By Ryan Tym, Director, Lantern
It was not a person who first sounded the alarm about COVID-19. It was artificial intelligence. HealthMap, a website run by Boston Children’s Hospital, uses AI to scan social media, news reports, internet search queries, and so on for signs of disease outbreaks. On 30 December 2019, it issued a one-line email bulletin about a new type of pneumonia in Wuhan, China.
It’s an example of just how embedded in our lives AI already is. From your iPhone recognising your face, to Netflix predicting your next favourite boxset, AI is everywhere. It’s predicting crop problems, optimising grocery delivery routes, resolving customer support queries, managing the heating in your home, and so on. AI is already in almost every part of our lives.
Yet it has a trust problem. A 2019 study of 5,000 people around the world for cloud software firm Pega found only 30% feel comfortable with businesses using AI to interact with them. It’s easy to see why. From Rutger Hauer’s tears in the rain to Charlie Brooker’s dark musings in Black Mirror, AI has been consistently portrayed in popular culture as a threat.
This mistrust and fear has slowed and limited its adoption, and that is a major problem not only for those running AI businesses but for humanity as a whole. At the very topline Accenture research on the impact of AI in 12 developed economies has suggested that that AI could double annual economic growth rates in 2035.
On a more granular, visceral level this will cause very real problems. It’s the girl losing out on AI directing her learning most effectively. It’s the family whose home burns down because there was no AI-powered robotic emergency team.
It’s the old man on a hospital ward who could have had an AI surgeon operate on him. It’s all the people who in the midst of a pandemic can’t access the information about local services and policing that they need.
Right now there are AI firms taking solutions to the market.
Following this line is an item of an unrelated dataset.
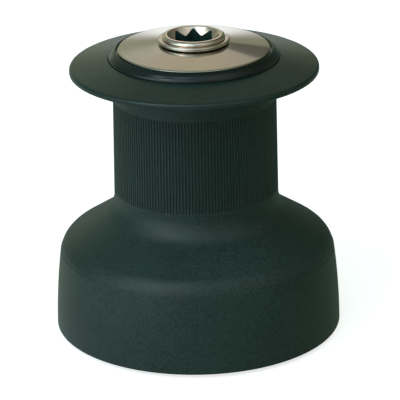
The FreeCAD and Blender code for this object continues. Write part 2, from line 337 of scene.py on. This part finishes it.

If they don’t find ways to build trust then not only will they struggle from a commercial point of view but society will suffer too. We need to find a way to communicate the benefits of AI, to give it a human face – we need to help people make friends with AI.
Making friends with AI
For most AI firms the core issue is that they focus too heavily on product at the expense of audience. Typically they are led by CTOs: brilliant technicians who are rightly proud of the product they have created and excited by its potential to transform our lives. Yet, trust is engendered by looking beyond product and connecting instead on an emotional, more human level.
In simple terms, people don’t care what 4G is; they do care that they can stream Game of Thrones on the bus to work. Likewise, classical music streaming service Primephonic could talk about its superior bit rate or it could celebrate the uplifting journey that classical music can take you on.
Chatbot Futr could talk about how it enables AI-powered conversations across messaging channels, or it could show us all the ways it enables better conversations, liberating us and making our lives better.
Sometimes it’s not a focus on technology that’s the issue, it’s highlighting the disruptive potential of the product. Disruption can be a great story to tell, but often people want reassurance, not disruption. The key is to focus on audience and what they want.
Alongside brand messaging, AI firms can use visual identity to build trust. They can look beyond the obvious futuristic iconography, imagery and colours to something softer, warmer, more human.
Opportunity and responsibility
Never before has humankind had the capacity to create such capable machines. Never before has it had as great a need for these machines, and we need to exploit their full potential. Healthmap spotted the outbreak, but too late. For the next virus will we have an AI system in place that spots it earlier and that we trust enough to take decisive, early action?
Those running AI firms have an opportunity and a responsibility. The opportunity is to find ways to build trust in their technology and products, so that people become more open to the possibilities AI offers. The responsibility is to seize that opportunity.